The root cause is how we’ve defined work in companies and that the opportunity now is to step back and say, “Is that the way we need work to be done?”  One of the issues is this formula for how work is conducted was developed in the last century, and it was based on a set of infrastructures and assumption of a stable environment that made it easy to define standardized highly-scripted work.

Now we’re in a world that’s more rapidly changing, more uncertainty, more of those extreme events that Taleb calls the "black swans" that make it really critical for us as individuals in the workplace to take much more initiative, to be constantly exercising creativity and imagination to respond to the unexpected events.  That’s a very different model of work.  It requires a very different way of organizing our institutions and a different set of work practices that are much harder to automate.
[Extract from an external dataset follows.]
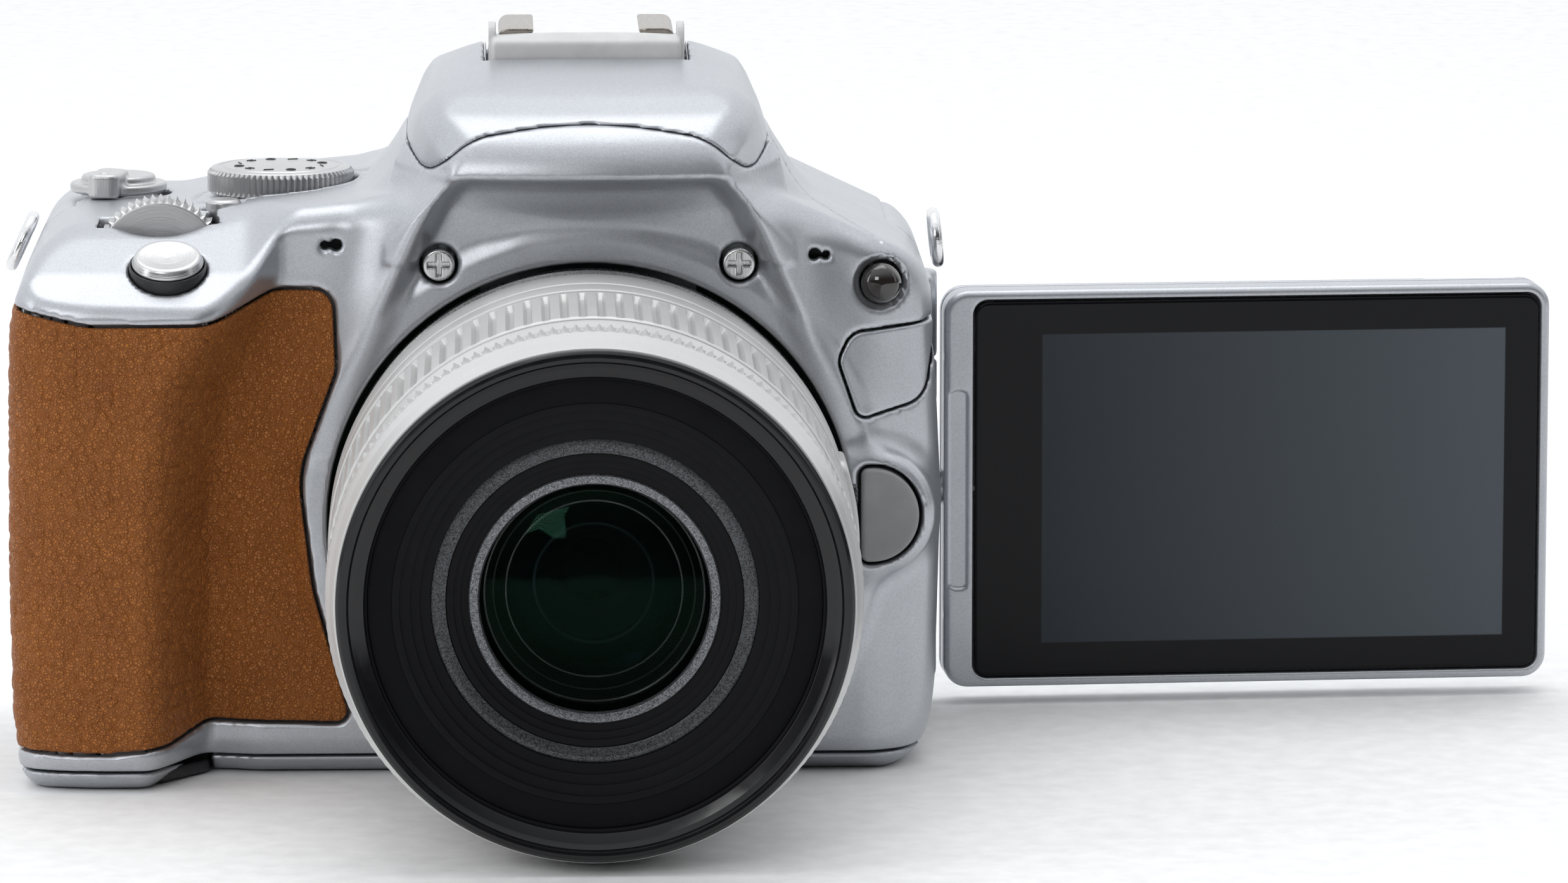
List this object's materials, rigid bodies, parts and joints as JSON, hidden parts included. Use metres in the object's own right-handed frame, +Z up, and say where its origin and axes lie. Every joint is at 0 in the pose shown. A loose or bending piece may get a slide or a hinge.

When you have that kind of imagination, creativity, trust-based relationships that are required to really address these hard problems, it makes it much less vulnerable to that kind of automation.  So my belief is that if you focus on that as the root cause, now the problem is not technology.  The problem is how do we innovate our institutions and our work practices so that we, in fact, can – the authors have a very nice phrase that they call rather than “race against the machines,” we ought to start “racing with the machine.” 

Unfortunately, I don’t think they developed that very well in the book.  They kind of offer it as a case for optimism at the very end without a lot of deep content, but the content I think about racing with the machine is stepping back and reassessing what are institutions for?  What kinds of work practices are required in order to pursue that institutional mission?  And in that context, I think you now are able to race with the machine.